Servir nos aînés et leurs aidants

Publié le : 16 Novembre 2005

Texte extrait de La Lettre de l'Espace éthique n°15-16-17-18, 2002.Ce numéro de la Lettre est disponible en intégralité en suivant le lien situé à la droite de la page.

 

La liberté de vivre sa vulnérabilité

Je voudrais reprendre brièvement deux points sur lesquels l’organisation des solidarités va permettre la fluidité des mécanismes de prise en charge et la réversibilité de toute décision de prise en charge.
Quand je parle de réversibilité, cela me paraît un critère essentiel pour éviter « l’enfermement ». Quand je parle de réversibilité, je parle de la nécessité de proposer, en tout lieu, l’ensemble des maillons de la chaîne d’aide dont nous savons qu’ils sont importants et que nous savons par ailleurs mettre en place : l’accueil de jour, l’accueil de nuit, le dispositif d’urgence en gériatrie, l’hébergement temporaire, le centre expert, les services sociaux et médico-sociaux, tant en institution qu’en maintien à domicile.
C’est à ce seul prix, au prix de l’existence de tous ces services dans chaque secteur géographique, que nous pourrons proposer aux familles et aux malades la liberté du choix, la liberté d’entrer dans l’une ou l’autre de ces structures et d’en ressortir ; la liberté de vivre sa vulnérabilité, non pas comme on peut vivre une mesure de tutelle définitive mais comme une vraie vulnérabilité dont on peut sortir et dans laquelle on peut entrer à nouveau. J’insiste sur ces solidarités, sur leur nécessité. J’insiste aussi pour qu’on cesse de maltraiter les familles et les aidants.

 

Vers un nouveau contrat de société

En effet, le risque de ces maltraitances est considérable, mutligénérationnel. Des enfants aidants maltraités, se sentant déjà coupables d’avoir un parent atteint de la maladie d’Alzheimer, engagent — et nous le voyons au quotidien — des troubles de la parentalité en direction de leurs propres enfants. Ils sont enfants coupables, ils deviennent parents coupables. Ils deviennent, au niveau de leurs propres enfants, des parents qui oublient leurs propres parents, des parents qui les excluent, courant le risque d’induire au niveau multigénérationnel une répétition de l’exclusion.
De la même façon, ces familles se retrouvent de plus en plus seules car elles n’ont plus les moyens parfois, du fait de leur contribution à la quatrième et à la cinquième génération, de maintenir le niveau de vie et de réseau social de leurs propres enfants, voire de leurs petits-enfants. Se posent là, en plus des troubles de la parentalité, des problèmes éminemment graves de grand-parentalité, quand on sait le rôle, aujourd’hui, des grands-parents dans l’éducation des enfants.

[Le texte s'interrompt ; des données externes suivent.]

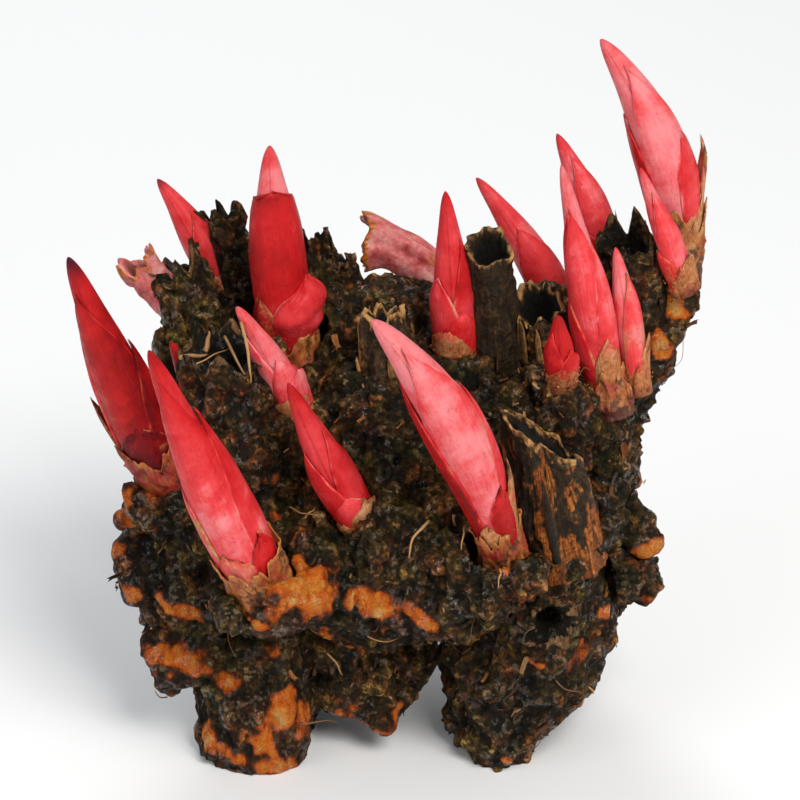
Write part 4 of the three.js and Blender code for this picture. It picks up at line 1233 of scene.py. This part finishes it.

J’insiste sur ce point de la même façon que sur l’aide à apporter aux aidants professionnels. Il n’est pas pensable de dire aujourd’hui « il faut que les familles puissent avoir un sas pour se reposer, un peu d’hébergement temporaire, la possibilité de séjours vacances-loisirs pour leur personne âgée dépendante, de l’aide pendant un week-end », sans penser la même chose en direction des aidants professionnels. Il n’est pas possible d’imaginer autrement une fonction d’aide-soignant, d’infirmier ou de médecin en centre hospitalier gérontologique ou en structure, si on n’aménage pas ces sas qui représentent une véritable reconnaissance, pas seulement de la difficulté des soins mais surtout de l’intensité des soins à prodiguer aux personnes âgées vulnérables à un moment donné.
Cette reconnaissance, y compris statutaire de travaux difficiles, de ces sas nécessaires à aménager, pour les aidants professionnels comme pour les familles, est essentielle si on veut établir auprès des vieillards vulnérables un climat de respect, de dignité dans le soin, en un mot de citoyenneté.

Le Nord et le Sud de la France ne sont pas égaux. Il est par exemple beaucoup plus difficile de recruter des infirmiers ou des aides-soignants chez nous, dans le Nord-Est, dans nos petites villes, quitte à voir fermer des établissements. Nous sommes confrontés aujourd’hui au risque réel de fermeture d’établissements et de services, ou d’une moindre qualité du service apporté aux personnes vulnérables et fragiles. Il y a là un véritable défi qui concerne notre société.

Je crois que l’Alzheimer apporte des clefs pour l’élaboration d’un nouveau contrat de société, d’un contrat adapté, éthique, qui engage l’ensemble des générations et prépare l’avenir d’un pays.
Mon expérience, aujourd’hui, témoigne de nouvelles pratiques possibles qui participent à l’écriture de l’histoire de la gérontologie moderne et humaine. Car nous savons bien que le vrai service est celui que nous devons à nos aînés mais aussi à leurs aidants.